─── Data supplied
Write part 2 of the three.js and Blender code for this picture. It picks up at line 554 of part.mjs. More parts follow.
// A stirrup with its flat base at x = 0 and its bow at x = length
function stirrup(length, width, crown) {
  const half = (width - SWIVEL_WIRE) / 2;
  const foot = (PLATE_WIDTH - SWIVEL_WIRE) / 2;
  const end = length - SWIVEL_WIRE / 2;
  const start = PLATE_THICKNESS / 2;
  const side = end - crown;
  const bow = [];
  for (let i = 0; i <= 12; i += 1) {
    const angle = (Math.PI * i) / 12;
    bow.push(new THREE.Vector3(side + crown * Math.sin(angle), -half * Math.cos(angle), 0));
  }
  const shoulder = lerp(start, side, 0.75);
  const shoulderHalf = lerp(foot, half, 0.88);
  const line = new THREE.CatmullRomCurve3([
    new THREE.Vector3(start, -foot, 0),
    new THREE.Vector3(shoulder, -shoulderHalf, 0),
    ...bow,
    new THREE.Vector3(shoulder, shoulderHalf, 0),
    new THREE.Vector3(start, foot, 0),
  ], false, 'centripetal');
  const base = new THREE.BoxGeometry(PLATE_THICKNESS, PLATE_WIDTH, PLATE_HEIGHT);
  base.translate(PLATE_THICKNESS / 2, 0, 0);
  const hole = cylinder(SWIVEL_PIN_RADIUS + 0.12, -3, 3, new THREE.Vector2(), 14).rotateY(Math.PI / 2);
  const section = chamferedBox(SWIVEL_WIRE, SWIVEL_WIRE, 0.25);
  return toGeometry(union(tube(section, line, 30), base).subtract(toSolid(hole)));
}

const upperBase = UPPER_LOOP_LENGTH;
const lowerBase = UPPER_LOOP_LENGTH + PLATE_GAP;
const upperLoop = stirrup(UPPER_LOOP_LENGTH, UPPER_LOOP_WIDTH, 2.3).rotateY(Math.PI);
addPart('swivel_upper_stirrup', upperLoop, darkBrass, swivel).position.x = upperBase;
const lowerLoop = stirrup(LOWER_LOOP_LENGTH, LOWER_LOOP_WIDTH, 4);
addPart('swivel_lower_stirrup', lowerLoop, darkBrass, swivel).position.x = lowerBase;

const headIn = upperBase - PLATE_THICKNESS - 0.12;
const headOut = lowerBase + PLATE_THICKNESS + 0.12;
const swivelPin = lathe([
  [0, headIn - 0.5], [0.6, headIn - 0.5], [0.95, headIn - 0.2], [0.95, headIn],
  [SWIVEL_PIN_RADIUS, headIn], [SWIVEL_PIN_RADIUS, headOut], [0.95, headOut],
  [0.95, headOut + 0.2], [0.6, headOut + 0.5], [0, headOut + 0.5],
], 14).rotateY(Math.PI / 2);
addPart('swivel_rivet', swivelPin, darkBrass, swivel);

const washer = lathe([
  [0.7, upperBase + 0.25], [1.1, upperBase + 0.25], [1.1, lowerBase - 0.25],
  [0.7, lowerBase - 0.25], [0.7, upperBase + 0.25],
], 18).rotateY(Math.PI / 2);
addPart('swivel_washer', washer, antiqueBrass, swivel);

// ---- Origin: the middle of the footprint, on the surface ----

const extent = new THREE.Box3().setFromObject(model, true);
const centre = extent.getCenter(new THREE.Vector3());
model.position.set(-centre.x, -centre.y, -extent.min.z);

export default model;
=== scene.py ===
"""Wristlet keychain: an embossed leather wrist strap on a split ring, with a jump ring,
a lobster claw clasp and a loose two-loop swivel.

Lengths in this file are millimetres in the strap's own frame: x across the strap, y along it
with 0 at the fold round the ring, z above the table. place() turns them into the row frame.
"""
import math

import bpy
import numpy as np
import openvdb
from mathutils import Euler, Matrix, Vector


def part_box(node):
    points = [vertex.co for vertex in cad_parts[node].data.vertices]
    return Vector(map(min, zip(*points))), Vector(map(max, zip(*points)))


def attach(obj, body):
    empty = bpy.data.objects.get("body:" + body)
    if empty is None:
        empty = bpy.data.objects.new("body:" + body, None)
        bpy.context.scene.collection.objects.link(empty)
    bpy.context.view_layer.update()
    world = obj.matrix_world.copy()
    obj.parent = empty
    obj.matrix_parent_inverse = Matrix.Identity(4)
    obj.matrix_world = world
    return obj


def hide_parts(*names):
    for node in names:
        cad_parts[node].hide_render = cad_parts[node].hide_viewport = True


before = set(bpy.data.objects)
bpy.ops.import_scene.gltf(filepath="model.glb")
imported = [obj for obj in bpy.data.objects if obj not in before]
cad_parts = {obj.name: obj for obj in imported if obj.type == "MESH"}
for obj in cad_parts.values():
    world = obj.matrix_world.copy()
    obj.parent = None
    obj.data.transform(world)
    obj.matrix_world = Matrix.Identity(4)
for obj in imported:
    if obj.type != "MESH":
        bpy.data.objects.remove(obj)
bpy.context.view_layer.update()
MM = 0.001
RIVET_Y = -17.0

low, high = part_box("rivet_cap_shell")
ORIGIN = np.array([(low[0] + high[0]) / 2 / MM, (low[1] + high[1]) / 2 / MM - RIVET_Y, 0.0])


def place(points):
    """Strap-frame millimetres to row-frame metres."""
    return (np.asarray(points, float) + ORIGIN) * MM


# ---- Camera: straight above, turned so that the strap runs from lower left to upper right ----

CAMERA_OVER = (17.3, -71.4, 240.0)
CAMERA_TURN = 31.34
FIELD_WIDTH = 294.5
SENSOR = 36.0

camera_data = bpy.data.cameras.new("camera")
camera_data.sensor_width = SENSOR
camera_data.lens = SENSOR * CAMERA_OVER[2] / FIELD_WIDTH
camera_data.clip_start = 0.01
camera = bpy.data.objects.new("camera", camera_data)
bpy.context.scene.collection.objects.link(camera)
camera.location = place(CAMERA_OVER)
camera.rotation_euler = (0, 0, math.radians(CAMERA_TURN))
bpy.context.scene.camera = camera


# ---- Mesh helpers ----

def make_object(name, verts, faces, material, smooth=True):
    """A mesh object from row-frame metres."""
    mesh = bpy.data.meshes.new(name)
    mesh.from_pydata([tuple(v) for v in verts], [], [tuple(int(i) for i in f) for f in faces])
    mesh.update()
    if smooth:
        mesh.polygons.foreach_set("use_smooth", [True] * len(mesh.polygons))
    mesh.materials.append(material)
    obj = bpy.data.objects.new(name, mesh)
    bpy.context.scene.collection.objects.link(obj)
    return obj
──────
─── Data supplied
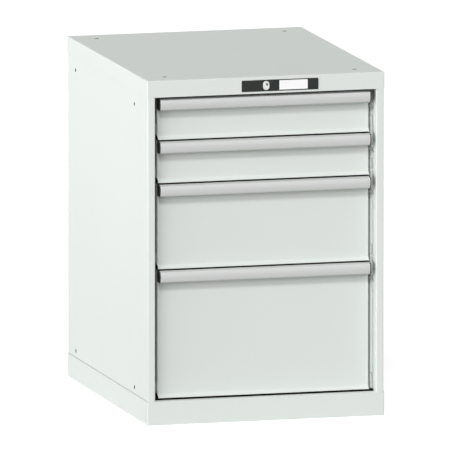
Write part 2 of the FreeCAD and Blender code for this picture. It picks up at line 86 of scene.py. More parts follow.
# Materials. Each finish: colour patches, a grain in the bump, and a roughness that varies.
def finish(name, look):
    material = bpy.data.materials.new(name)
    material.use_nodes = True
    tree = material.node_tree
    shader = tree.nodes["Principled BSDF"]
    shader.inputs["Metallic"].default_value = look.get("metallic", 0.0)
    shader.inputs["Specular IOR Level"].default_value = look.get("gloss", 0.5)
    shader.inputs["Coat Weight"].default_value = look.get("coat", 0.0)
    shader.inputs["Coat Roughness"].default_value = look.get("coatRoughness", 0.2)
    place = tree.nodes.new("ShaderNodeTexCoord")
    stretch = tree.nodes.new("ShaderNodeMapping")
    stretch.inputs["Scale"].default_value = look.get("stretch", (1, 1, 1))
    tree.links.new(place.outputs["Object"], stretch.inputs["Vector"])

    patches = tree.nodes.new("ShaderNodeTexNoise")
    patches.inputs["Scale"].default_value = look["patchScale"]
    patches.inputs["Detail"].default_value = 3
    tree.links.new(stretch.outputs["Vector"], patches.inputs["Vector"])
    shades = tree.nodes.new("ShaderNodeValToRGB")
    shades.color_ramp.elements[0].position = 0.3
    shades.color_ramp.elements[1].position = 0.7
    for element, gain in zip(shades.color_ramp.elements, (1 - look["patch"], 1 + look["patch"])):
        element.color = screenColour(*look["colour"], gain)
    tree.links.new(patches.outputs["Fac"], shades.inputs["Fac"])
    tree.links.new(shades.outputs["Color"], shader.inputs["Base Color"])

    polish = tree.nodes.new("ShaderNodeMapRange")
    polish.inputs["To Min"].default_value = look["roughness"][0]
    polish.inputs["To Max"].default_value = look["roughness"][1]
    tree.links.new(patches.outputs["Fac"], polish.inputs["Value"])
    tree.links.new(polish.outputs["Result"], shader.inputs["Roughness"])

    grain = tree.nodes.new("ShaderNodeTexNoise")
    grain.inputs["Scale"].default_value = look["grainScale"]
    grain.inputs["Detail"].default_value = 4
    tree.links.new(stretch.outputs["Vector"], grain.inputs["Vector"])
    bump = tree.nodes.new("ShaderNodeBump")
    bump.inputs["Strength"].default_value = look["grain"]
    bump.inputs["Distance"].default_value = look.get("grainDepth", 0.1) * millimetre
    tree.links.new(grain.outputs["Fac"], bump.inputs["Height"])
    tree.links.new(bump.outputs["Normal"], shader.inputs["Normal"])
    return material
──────
Problem to solve
Looking at the data above, return every line from the one with "const extent = new" down to the one with "bpy.data.objects.remove(obj)", exactly and inclusively.

Answer
const extent = new THREE.Box3().setFromObject(model, true);
const centre = extent.getCenter(new THREE.Vector3());
model.position.set(-centre.x, -centre.y, -extent.min.z);

export default model;
=== scene.py ===
"""Wristlet keychain: an embossed leather wrist strap on a split ring, with a jump ring,
a lobster claw clasp and a loose two-loop swivel.

Lengths in this file are millimetres in the strap's own frame: x across the strap, y along it
with 0 at the fold round the ring, z above the table. place() turns them into the row frame.
"""
import math

import bpy
import numpy as np
import openvdb
from mathutils import Euler, Matrix, Vector


def part_box(node):
    points = [vertex.co for vertex in cad_parts[node].data.vertices]
    return Vector(map(min, zip(*points))), Vector(map(max, zip(*points)))


def attach(obj, body):
    empty = bpy.data.objects.get("body:" + body)
    if empty is None:
        empty = bpy.data.objects.new("body:" + body, None)
        bpy.context.scene.collection.objects.link(empty)
    bpy.context.view_layer.update()
    world = obj.matrix_world.copy()
    obj.parent = empty
    obj.matrix_parent_inverse = Matrix.Identity(4)
    obj.matrix_world = world
    return obj


def hide_parts(*names):
    for node in names:
        cad_parts[node].hide_render = cad_parts[node].hide_viewport = True


before = set(bpy.data.objects)
bpy.ops.import_scene.gltf(filepath="model.glb")
imported = [obj for obj in bpy.data.objects if obj not in before]
cad_parts = {obj.name: obj for obj in imported if obj.type == "MESH"}
for obj in cad_parts.values():
    world = obj.matrix_world.copy()
    obj.parent = None
    obj.data.transform(world)
    obj.matrix_world = Matrix.Identity(4)
for obj in imported:
    if obj.type != "MESH":
        bpy.data.objects.remove(obj)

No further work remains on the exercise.